How to Think About It: This is a classic state-space model. You have a latent quantity (beta) that drifts over time, and you observe it noisily through returns. The Kalman filter is the optimal linear filter for this setup -- it gives you the best estimate of the hidden beta at each point in time, along with a measure of how uncertain that estimate is. Think of it as a Bayesian update: your prior on $\beta_t$ comes from yesterday's estimate plus the random walk noise, and your likelihood comes from today's return observation. The key to the whole thing is the Kalman gain, which tells you how much to trust the new observation versus your prior.

Key Insight: The Kalman filter is just recursive Bayesian updating for Gaussian linear models. At each step, you predict forward, then correct using the new data point.

The Method:

Step 1 -- Prediction (time update):

Given the filtered estimate $\hat{\beta}_{t-1|t-1}$ with variance $P_{t-1|t-1}$, predict:

$\hat{\beta}_{t|t-1} = \hat{\beta}_{t-1|t-1}$

$P_{t|t-1} = P_{t-1|t-1} + \sigma_\eta^2$

The predicted state is just yesterday's estimate (random walk has no drift), and the uncertainty grows by $\sigma_\eta^2$.

Step 2 -- Prediction error and its variance:

The one-step-ahead prediction error ("innovation") is:

$v_t = r_t - f_t \hat{\beta}_{t|t-1}$

Its variance is:

$F_t = f_t^2 P_{t|t-1} + \sigma_\varepsilon^2$

Step 3 -- Update (measurement update):

The Kalman gain is:

$K_t = \frac{P_{t|t-1} f_t}{F_t} = \frac{P_{t|t-1} f_t}{f_t^2 P_{t|t-1} + \sigma_\varepsilon^2}$

The filtered estimate and variance:

$\hat{\beta}_{t|t} = \hat{\beta}_{t|t-1} + K_t v_t$

$P_{t|t} = (1 - K_t f_t) P_{t|t-1}$

Note that $K_t f_t \in [0, 1]$, so the update always reduces uncertainty.

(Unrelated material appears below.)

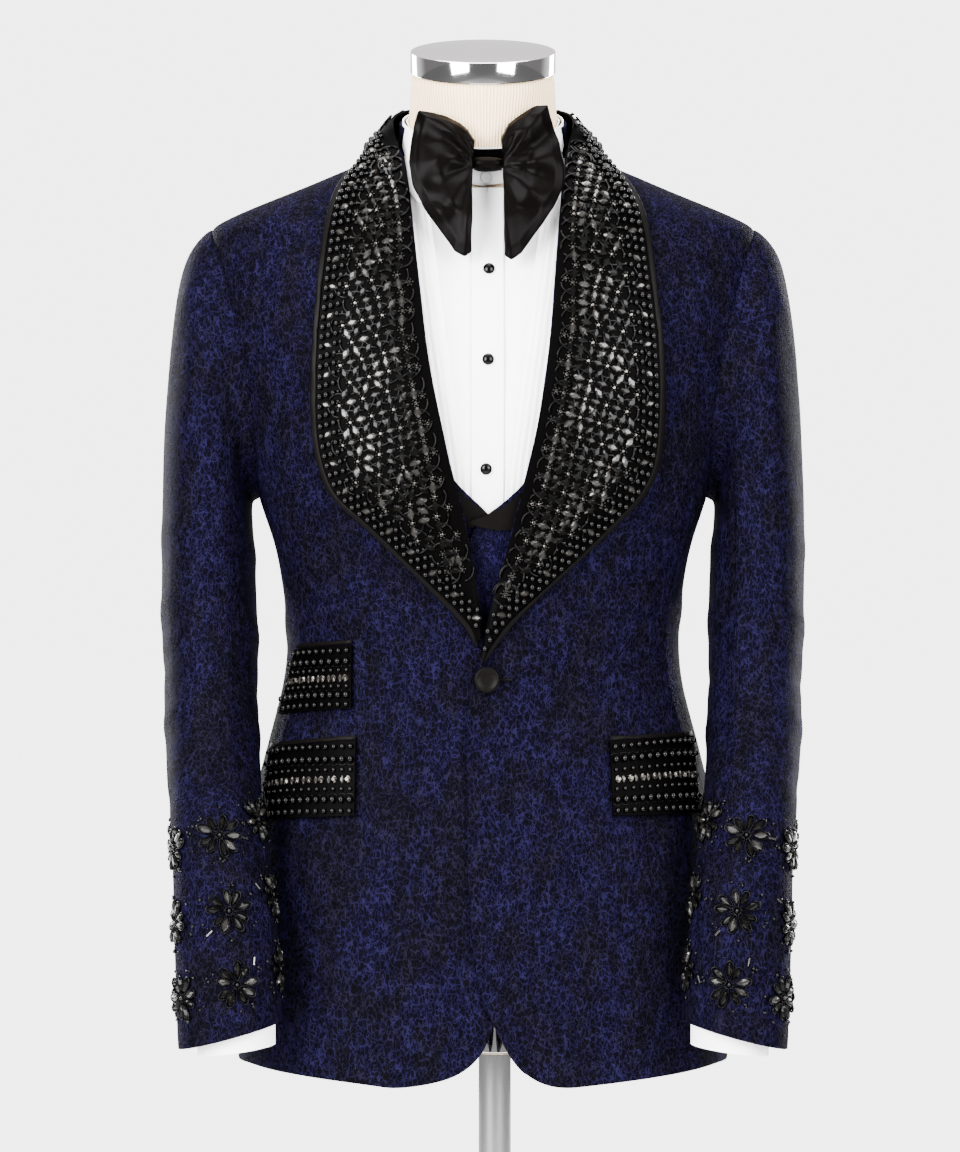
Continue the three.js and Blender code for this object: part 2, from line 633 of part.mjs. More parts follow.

Step 4 -- Log-likelihood (prediction-error decomposition):

Each innovation $v_t \sim N(0, F_t)$ under the model. The log-likelihood is:

$\ell(\sigma_\varepsilon^2, \sigma_\eta^2) = -\frac{T}{2}\ln(2\pi) - \frac{1}{2}\sum_{t=1}^{T}\left[\ln F_t + \frac{v_t^2}{F_t}\right]$

This is the beauty of the prediction-error decomposition: you get the likelihood as a byproduct of running the filter forward.

Step 5 -- MLE for hyperparameters:

To estimate $(\sigma_\varepsilon^2, \sigma_\eta^2)$:

  1. Initialize $\hat{\beta}_{0|0}$ and $P_{0|0}$ (diffuse prior: large $P_{0|0}$, or use the first few observations).
  2. For candidate values $(\sigma_\varepsilon^2, \sigma_\eta^2)$, run the Kalman filter forward through all $T$ observations, computing $v_t$ and $F_t$ at each step.
  3. Evaluate the log-likelihood $\ell(\sigma_\varepsilon^2, \sigma_\eta^2)$.
  4. Maximize $\ell$ over the two hyperparameters using numerical optimization (e.g., L-BFGS-B with positivity constraints, or optimize over log-transformed parameters).

The signal-to-noise ratio $\sigma_\eta^2 / \sigma_\varepsilon^2$ controls how fast beta moves. If $\sigma_\eta^2 \to 0$, beta is nearly constant and the Kalman gain shrinks to zero. If $\sigma_\eta^2$ is large, the filter trusts each new observation heavily.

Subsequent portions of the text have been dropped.